A recente campanha da Piracanjuba, que utiliza embalagens de leite para divulgar fotos de pessoas desaparecidas, representa um importante esforço de responsabilidade social. Ao adotar tecnologias de inteligência artificial para recriar a aparência que esses indivíduos teriam nos dias de hoje, a marca dá visibilidade a um tema delicado e urgente, mobilizando a sociedade para colaborar na localização dessas pessoas. Contudo, iniciativas que envolvem dados pessoais e tecnologias avançadas, como a IA, precisam equilibrar seu impacto social com o respeito à legislação vigente, sob pena de comprometerem a própria legitimidade de seus propósitos.

Do ponto de vista da Lei Geral de Proteção de Dados (LGPD), a campanha encontra fundamento na base legal do interesse legítimo.
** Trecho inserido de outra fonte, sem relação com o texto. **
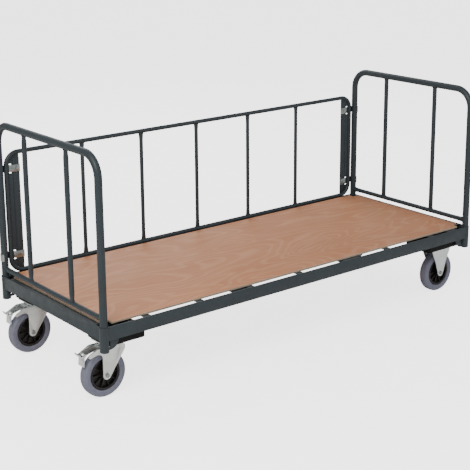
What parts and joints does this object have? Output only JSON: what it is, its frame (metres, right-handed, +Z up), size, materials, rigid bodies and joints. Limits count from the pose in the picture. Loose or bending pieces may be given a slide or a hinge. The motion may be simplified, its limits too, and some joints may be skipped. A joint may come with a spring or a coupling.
{
  "type": "platform trolley",
  "caption": "Steel platform trolley with a plywood deck, tubular end and back panels, braked swivel castors at one end and fixed castors at the other.",
  "frame": {"origin": "centre of the footprint of the whole trolley's box, at floor level", "axes": "+X along the deck towards the fixed castors, +Y towards the back panel, +Z up"},
  "size_m": [2.2418, 0.8496, 1.052],
  "materials": {
    "frame_paint": "satin powder coat",
    "deck_plywood": "smooth sanded",
    "zinc_steel": "bright zinc plate",
    "pad_paint": "satin black",
    "rim_plastic": "moulded satin",
    "grey_tyre": "matte solid rubber"
  },
  "bodies": {
    "chassis": {"front_rail": "frame_paint", "rear_rail": "frame_paint", "left_end_rail": "frame_paint", "right_end_rail": "frame_paint", "left_castor_beam": "frame_paint", "right_castor_beam": "frame_paint", "cross_member_1": "frame_paint", "cross_member_2": "frame_paint", "corner_sleeve_left_front": "frame_paint", "corner_sleeve_left_rear": "frame_paint", "corner_sleeve_right_front": "frame_paint", "corner_sleeve_right_rear": "frame_paint", "deck_board": "deck_plywood", "castor_pad_left_front": "pad_paint", "castor_plate_left_front": "zinc_steel", "kingpin_left_front": "zinc_steel", "castor_pad_left_rear": "pad_paint", "castor_plate_left_rear": "zinc_steel", "kingpin_left_rear": "zinc_steel", "castor_pad_right_front": "pad_paint", "castor_fork_right_front": "zinc_steel", "axle_right_front": "zinc_steel", "castor_pad_right_rear": "pad_paint", "castor_fork_right_rear": "zinc_steel", "axle_right_rear": "zinc_steel"},
    "superstructure": {"left_panel_frame": "frame_paint", "left_panel_lower_bar": "frame_paint", "left_panel_rod_front": "frame_paint", "left_panel_rod_rear": "frame_paint", "right_panel_frame": "frame_paint", "right_panel_lower_bar": "frame_paint", "right_panel_rod_front": "frame_paint", "right_panel_rod_rear": "frame_paint", "back_panel_frame": "frame_paint", "back_panel_rod_1": "frame_paint", "back_panel_rod_2": "frame_paint", "back_panel_rod_3": "frame_paint", "back_panel_rod_4": "frame_paint", "back_panel_rod_5": "frame_paint", "back_panel_strip_left": "frame_paint", "clamp_left_lower": "zinc_steel", "clamp_left_upper": "zinc_steel", "back_panel_strip_right": "frame_paint", "clamp_right_lower": "zinc_steel", "clamp_right_upper": "zinc_steel"},
    "swivel_left_front": {"castor_fork_left_front": "zinc_steel", "axle_left_front": "zinc_steel"},
    "pedal_left_front": {"brake_pedal_left_front": "zinc_steel"},
    "wheel_left_front": {"wheel_rim_left_front": "rim_plastic", "tyre_left_front": "grey_tyre"},
    "swivel_left_rear": {"castor_fork_left_rear": "zinc_steel", "axle_left_rear": "zinc_steel"},
    "pedal_left_rear": {"brake_pedal_left_rear": "zinc_steel"},
    "wheel_left_rear": {"wheel_rim_left_rear": "rim_plastic", "tyre_left_rear": "grey_tyre"},
    "wheel_right_front": {"wheel_rim_right_front": "rim_plastic", "tyre_right_front": "grey_tyre"},
    "wheel_right_rear": {"wheel_rim_right_rear": "rim_plastic", "tyre_right_rear": "grey_tyre"}
  },
  "joints": [
    {"name": "panels_lift", "type": "slide", "parent": "chassis", "child": "superstructure", "axis": [0, 0, 1], "range_m": [0, 0.09]},
    {"name": "swivel_turn_left_front", "type": "hinge", "parent": "chassis", "child": "swivel_left_front", "pos_m": [-0.9559, -0.304, 0.2327], "axis": [0, 0, 1], "continuous": true},
    {"name": "pedal_press_left_front", "type": "hinge", "parent": "swivel_left_front", "child": "pedal_left_front", "pos_m": [-1.0309, -0.304, 0.2085], "axis": [0, -1, 0], "range_deg": [0, 8]},
    {"name": "wheel_roll_left_front", "type": "hinge", "parent": "swivel_left_front", "child": "wheel_left_front", "pos_m": [-1.0029, -0.304, 0.1], "axis": [0, 1, 0], "continuous": true},
    {"name": "swivel_turn_left_rear", "type": "hinge", "parent": "chassis", "child": "swivel_left_rear", "pos_m": [-0.9559, 0.304, 0.2327], "axis": [0, 0, 1], "continuous": true},
    {"name": "pedal_press_left_rear", "type": "hinge", "parent": "swivel_left_rear", "child": "pedal_left_rear", "pos_m": [-1.0309, 0.304, 0.2085], "axis": [0, -1, 0], "range_deg": [0, 8]},
    {"name": "wheel_roll_left_rear", "type": "hinge", "parent": "swivel_left_rear", "child": "wheel_left_rear", "pos_m": [-1.0029, 0.304, 0.1], "axis": [0, 1, 0], "continuous": true},
    {"name": "wheel_roll_right_front", "type": "hinge", "parent": "chassis", "child": "wheel_right_front", "pos_m": [1.0041, -0.304, 0.1], "axis": [0, 1, 0], "continuous": true},
    {"name": "wheel_roll_right_rear", "type": "hinge", "parent": "chassis", "child": "wheel_right_rear", "pos_m": [1.0041, 0.304, 0.1], "axis": [0, 1, 0], "continuous": true}
  ]
}
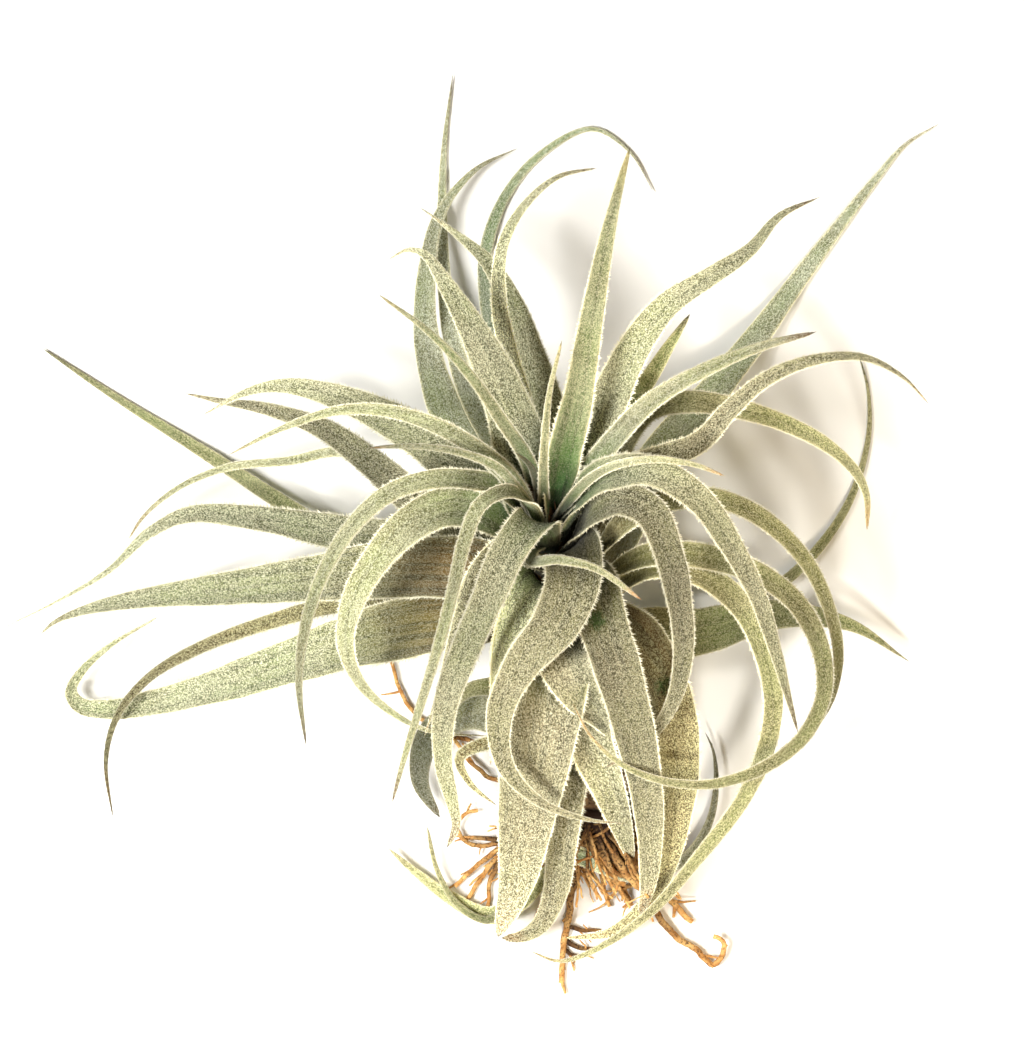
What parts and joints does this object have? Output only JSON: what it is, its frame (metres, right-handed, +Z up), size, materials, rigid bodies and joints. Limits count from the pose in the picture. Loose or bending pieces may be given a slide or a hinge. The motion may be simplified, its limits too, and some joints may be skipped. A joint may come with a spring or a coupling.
{
  "type": "air plant",
  "caption": "Air plant as picked: rosette of silvery felted leaves with long curling tips on a short stem, with wiry roots at its foot.",
  "frame": {"origin": "middle of the flat spot under the foot, on the surface the plant lies on", "axes": "+Z up from the surface, +Y from the foot towards the crown's side, +X to the right as seen from above"},
  "size_m": [0.2326, 0.2276, 0.105],
  "materials": {
    "felted_leaf": "silver-grey felt of fine scales over pale green, tan tips",
    "green_leaf": "darker green with a thin grey felt",
    "woody_stem": "dull dry bark with rings of leaf scars",
    "root_wire": "dry wiry orange-brown"
  },
  "bodies": {
    "root": {"stem": "woody_stem", "crown_leaf_01": "felted_leaf", "crown_leaf_02": "felted_leaf", "crown_leaf_03": "felted_leaf", "crown_leaf_04": "felted_leaf", "crown_leaf_05": "felted_leaf", "inner_leaf_01": "felted_leaf", "inner_leaf_02": "felted_leaf", "inner_leaf_03": "felted_leaf", "inner_leaf_04": "felted_leaf", "inner_leaf_05": "felted_leaf", "inner_leaf_06": "felted_leaf", "inner_leaf_07": "felted_leaf", "inner_leaf_08": "felted_leaf", "inner_leaf_09": "felted_leaf", "inner_leaf_10": "felted_leaf", "inner_leaf_11": "felted_leaf", "inner_leaf_12": "felted_leaf", "inner_leaf_13": "felted_leaf", "inner_leaf_14": "felted_leaf", "inner_leaf_15": "felted_leaf", "inner_leaf_16": "green_leaf", "inner_leaf_17": "felted_leaf", "inner_leaf_18": "felted_leaf", "inner_leaf_19": "felted_leaf", "inner_leaf_20": "felted_leaf", "inner_leaf_21": "felted_leaf", "outer_leaf_01": "felted_leaf", "outer_leaf_02": "felted_leaf", "outer_leaf_03": "felted_leaf", "outer_leaf_04": "felted_leaf", "outer_leaf_05": "felted_leaf", "outer_leaf_06": "felted_leaf", "outer_leaf_07": "felted_leaf", "outer_leaf_08": "felted_leaf", "outer_leaf_09": "felted_leaf", "outer_leaf_10": "felted_leaf", "outer_leaf_11": "felted_leaf", "outer_leaf_12": "felted_leaf", "outer_leaf_13": "felted_leaf", "outer_leaf_14": "green_leaf", "outer_leaf_15": "felted_leaf", "outer_leaf_16": "felted_leaf", "outer_leaf_17": "green_leaf", "outer_leaf_18": "green_leaf", "outer_leaf_19": "felted_leaf", "old_leaf_01": "green_leaf", "old_leaf_02": "green_leaf", "old_leaf_03": "felted_leaf", "old_leaf_04": "green_leaf", "old_leaf_05": "green_leaf", "old_leaf_06": "felted_leaf", "old_leaf_07": "green_leaf", "old_leaf_08": "green_leaf", "old_leaf_09": "green_leaf", "roots": "root_wire"}
  },
  "joints": []
}
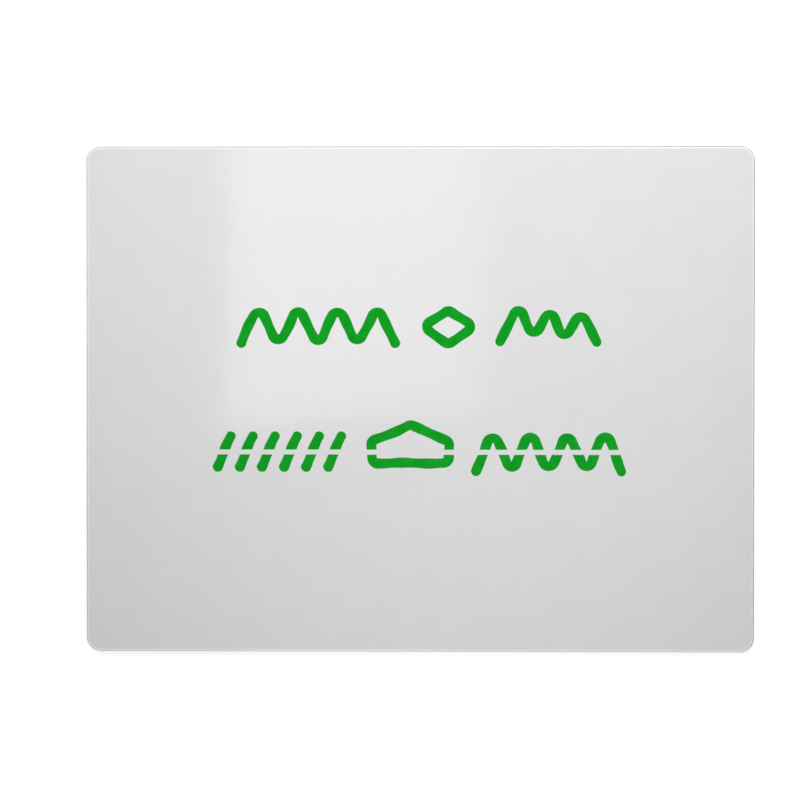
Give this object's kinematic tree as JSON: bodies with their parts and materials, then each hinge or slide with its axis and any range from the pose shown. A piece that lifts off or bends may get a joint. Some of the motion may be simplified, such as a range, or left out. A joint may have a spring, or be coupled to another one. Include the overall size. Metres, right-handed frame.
{
  "type": "unframed whiteboard",
  "caption": "Thin unframed dry-erase board: a glossy white laminate writing face on a hardboard core with rounded corners, rounded-over edges and a plain balancing sheet on the back.",
  "frame": {"origin": "middle of the back face, on the surface that the board lies on", "axes": "+Z out of the writing face, +X along the long side to the right as seen from the front, +Y along the short side to the top edge"},
  "size_m": [0.302, 0.2286, 0.0036],
  "materials": {
    "kraft_backing": "satin",
    "glue": "satin",
    "hardboard": "matte",
    "white_barrier_paper": "matte",
    "white_melamine": "gloss"
  },
  "bodies": {
    "root": {"backing_sheet": "kraft_backing", "back_glue_film": "glue", "hardboard_core": "hardboard", "face_glue_film": "glue", "white_barrier_sheet": "white_barrier_paper", "white_decor_sheet": "white_melamine"}
  },
  "joints": []
}
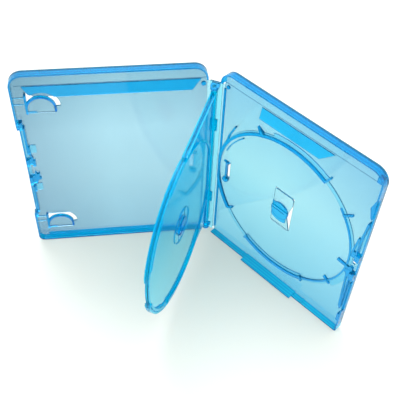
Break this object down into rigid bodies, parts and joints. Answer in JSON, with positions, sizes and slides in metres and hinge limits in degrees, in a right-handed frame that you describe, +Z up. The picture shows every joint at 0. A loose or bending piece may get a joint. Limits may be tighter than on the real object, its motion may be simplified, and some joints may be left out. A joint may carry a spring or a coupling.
{
  "type": "optical disc case",
  "caption": "Open translucent case with two hinged covers on a spine, a flip tray between them and round disc seats with press hubs.",
  "frame": {"origin": "middle of the spine's bottom edge, on the spine's outer face, in the plane the case stands on", "axes": "+Z up along the hinges, +X along the spine's width towards the back cover, +Y outward from the spine; the covers open toward -Y"},
  "size_m": [0.2538, 0.1301, 0.1715],
  "materials": {
    "shell_blue": "glossy translucent",
    "hub_blue": "glossy translucent",
    "film_clear": "clear film"
  },
  "bodies": {
    "spine_body": {"spine": "shell_blue", "front_hinge_web": "shell_blue", "back_hinge_web": "shell_blue", "sleeve_spine": "film_clear"},
    "front_body": {"front_cover": "shell_blue", "sleeve_front": "film_clear"},
    "back_body": {"back_cover": "shell_blue", "sleeve_back": "film_clear"},
    "tray_body": {"flip_tray": "shell_blue"},
    "back_hub_body": {"back_hub": "hub_blue"},
    "tray_hub_body": {"tray_hub": "hub_blue"}
  },
  "joints": [
    {"name": "front_cover_hinge", "type": "hinge", "parent": "spine_body", "child": "front_body", "pos_m": [-0.006, 0, 0], "axis": [0, 0, 1], "range_deg": [-26.5, 63.5], "deforming": ["front_hinge_web"]},
    {"name": "back_cover_hinge", "type": "hinge", "parent": "spine_body", "child": "back_body", "pos_m": [0.006, 0, 0], "axis": [0, 0, 1], "range_deg": [-64.5, 25.5], "deforming": ["back_hinge_web"]},
    {"name": "tray_pivot", "type": "hinge", "parent": "spine_body", "child": "tray_body", "pos_m": [0, -0.0052, 0], "axis": [0, 0, 1], "range_deg": [-60, 60]},
    {"name": "back_hub_press", "type": "slide", "parent": "back_body", "child": "back_hub_body", "axis": [-0.4305, -0.9026, 0], "range_m": [-0.0008, 0], "stiffness_N_per_m": 3000},
    {"name": "tray_hub_press", "type": "slide", "parent": "tray_body", "child": "tray_hub_body", "axis": [1, 0, 0], "range_m": [-0.0008, 0.0008], "stiffness_N_per_m": 3000}
  ]
}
A exibição das imagens de pessoas desaparecidas, especialmente processadas por IA, pode ser justificada como uma medida legítima para uma situação concreta que beneficia o próprio desaparecido e suas famílias. Contudo, mesmo quando baseada no interesse legítimo, a campanha deve atender aos princípios gerais da lei, como o da transparência. A Piracanjuba deveria informar detalhadamente o público sobre a origem dos dados, os responsáveis por seu tratamento e as salvaguardas adotadas para proteger as informações. A ausência de informações claras sobre como as imagens foram obtidas e tratadas, fragiliza a conformidade da campanha com a LGPD.

Sob a ótica do Projeto de Lei de Inteligência Artificial brasileiro, que reflete tendências globais de regulamentação da IA, surgem outros desafios. O PL enfatiza a transparência no uso de sistemas de IA, exigindo que as empresas comuniquem claramente ao público a metodologia, os critérios e as limitações do uso dessas tecnologias. No caso da Piracanjuba, as embalagens trazem apenas um aviso de que “as imagens são meramente ilustrativas e podem não ser exatas ou verazes”, o que está longe de atender aos padrões de transparência exigidos pelo marco regulatório em discussão. Essa omissão pode levar a interpretações equivocadas por parte do público, além de subestimar os riscos de eventuais falhas do sistema, como a produção de imagens irreais ou que gerem expectativas imprecisas.

Embora o Projeto de Lei de Inteligência Artificial ainda não esteja em vigor, a adoção de práticas transparentes no uso de IA já é uma demonstração de boa-fé e probidade por parte das empresas. Por mais que o objetivo da campanha seja nobre, é imprescindível lembrar que a boa intenção não exime o cumprimento de preceitos legais básicos.